Кроме всемирной истории, любой иной подход к изучению новых и новейших времен – и тем более XIX века – оказывается не чем иным, как вспомогательным предприятием. Однако именно с помощью таких вспомогательных предприятий историография сформировалась как научная дисциплина. Наукой, то есть дисциплиной, использующей методы, рациональность которых поддается проверке, история стала благодаря интенсивному и по возможности исчерпывающему изучению источников. Этот методологический подход укоренился в XIX столетии, и поэтому нет ничего неожиданного в том, что именно тогда интерес к всемирной истории отошел на задний план: она казалась несовместимой с новым представлением историков о своей профессии. То, что в настоящее время их взгляды на профессию начинают изменяться, ни в коем случае не означает, что все историки хотят или должны заниматься всемирной историей5. Историческая наука требует интенсивного изучения конкретных случаев, проникновения в их глубину. Результаты этих исследований образуют материал для исторического синтеза. Общепринятыми рамками для подобного синтеза – во всяком случае, для Нового времени – являются истории отдельно взятых наций или национальных государств, а иногда и континентов, таких как Европа. Всемирная историография при этом продолжает оставаться исследовательской перспективой меньшинства историков, но она представляет собой подход, который нельзя более игнорировать, считая его ошибочным или несерьезным. Независимо от территориального или аналитического ракурса исследований насущным остается вопрос: «Каким образом историк, интерпретируя отдельные исторические феномены, устанавливает взаимосвязь между индивидуальным характером событий, отраженным в источниках, и общим абстрактным знанием, которое, собственно, и делает возможным толкование отдельных событий как таковых? Что необходимо историку для формирования эмпирически обоснованных суждений о крупных событийных единицах и об исторических процессах?»6
Профессионализация исторической науки – процесс, который невозможно повернуть вспять, – привела к тому, что «большая история» (big history) оказалась отдана в распоряжение социальных наук. Компетенция в крупномасштабных вопросах исторического развития отошла к тем социологам и политологам, которые сохранили интерес к глубинам времени и широте пространств. Историки в силу усвоенного ими габитуса не рискуют делать смелых обобщений, избегают монокаузальных объяснений и броских универсальных формул. Под влиянием философии постмодерна некоторые из них вообще считают невозможным создание больших нарративов, предполагающих обобщенную интерпретацию протяженных во времени и пространстве исторических процессов. И все же написание всемирной истории представляет собой, помимо прочего, попытку добиться от специализирующейся на узких темах исторической науки некоей интерпретативной компетенции, имеющей значение для публичной сферы. Всемирная история представляет собой один из возможных подходов, который следует время от времени использовать в историографии. Выбирая этот путь, автор исследования рискует больше, чем читатель. От легкомысленных предположений или шарлатанства в описании истории публику всегда защитят бдительные критики. Однако возникает вопрос: в чем состоит преимущество книги по всемирной истории, полученной из одних рук? Не достаточно ли многотомных изданий, подготовленных трудами «фабрики ученых» (как выразился о коллективных работах немецкий исследователь Эрнст Трельч)? Ответ прост: только централизованная, то есть индивидуализированная, организация постановки вопросов и точек зрения, материалов и интерпретаций может полностью удовлетворить конструктивные требования, предъявляемые к написанию всемирной истории.
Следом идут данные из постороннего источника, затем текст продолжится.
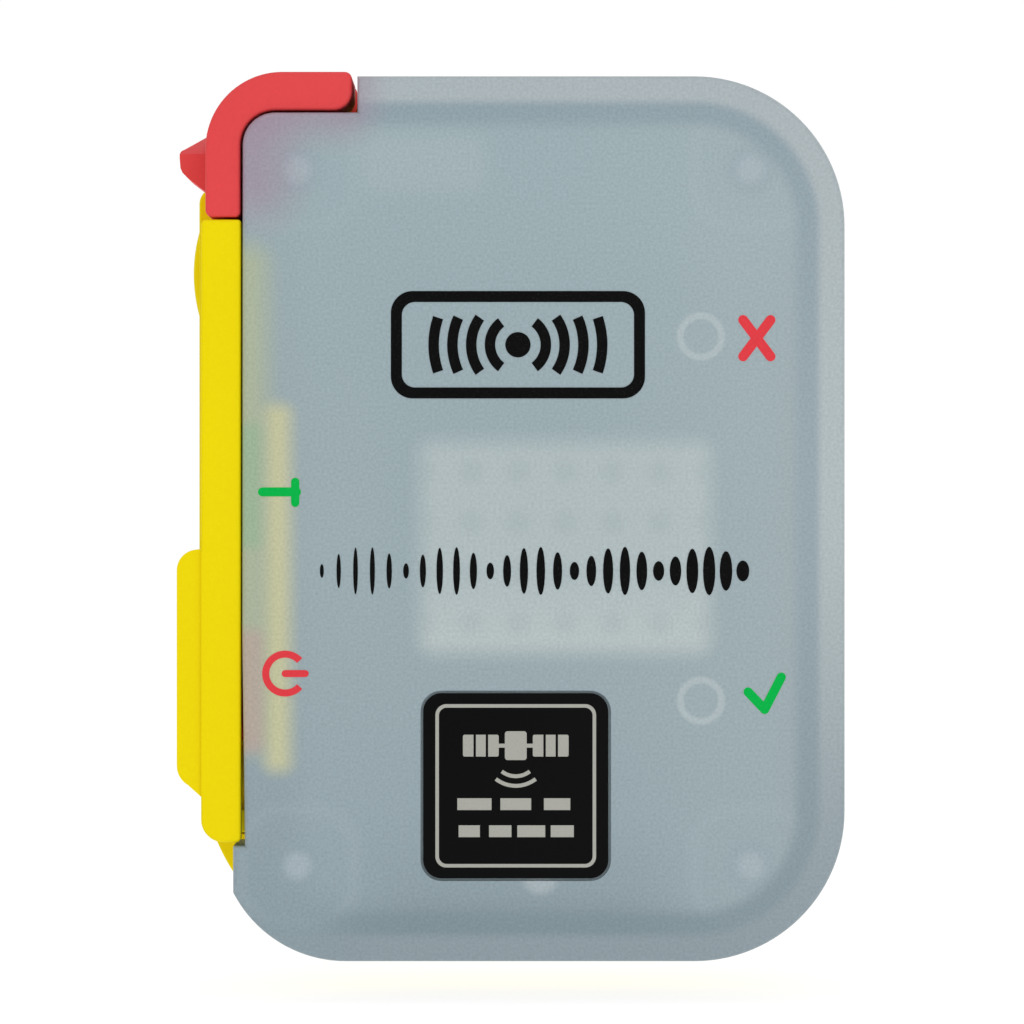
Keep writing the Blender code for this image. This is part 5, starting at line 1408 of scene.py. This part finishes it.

Всеведение не является основной предпосылкой для историка, работающего в области всемирной истории. Никто не обладает такой степенью эрудиции, которая бы могла и гарантировать точность каждой исторической детали, и охватить все регионы мира в одинаковой степени, и позволить сделать наилучшие выводы и обобщения на высшем уровне научных исследований по истории каждого из вопросов. Две других способности, однако, крайне необходимы историку. Во-первых, автор всемирной истории должен иметь чувство пропорции и масштаба, обладать чутьем на динамику силовых полей и взаимовлияний и верным глазом насчет типичного и репрезентативного. Во-вторых, занимаясь всемирной историей, необходимо сохранять смирение, осознавать свою зависимость от текущего состояния научных исследований. Историк, временно выступающий в роли всемирного историка (всегда оставаясь при этом специалистом в своей области), не может поступать иначе, как сводить трудоемкую исследовательскую работу, проделанную другими специалистами (в той мере, в какой знание языков позволяет ему знакомиться с ней), к кратким высказываниям в нескольких предложениях. Это является основной задачей такого автора, и необходимо как можно успешнее справляться с ней. В равной степени работа в области всемирной истории была бы бесполезным трудом без усилий, приложенных на максимальное приближение к наилучшим достижениям науки, не все из которых должны быть при этом новейшими. Смехотворно выглядел бы историк, если бы он взялся писать всемирную историю и при этом с величественным видом всезнайки лишь повторял бы давно опровергнутые мифы и легенды. Облачаясь в форму синтеза синтезов, всемирная история просто неправильно понимала бы свою сущность, а рассказывая «историю всего» (the story of everything)7, она оказалась бы скучной и поверхностной.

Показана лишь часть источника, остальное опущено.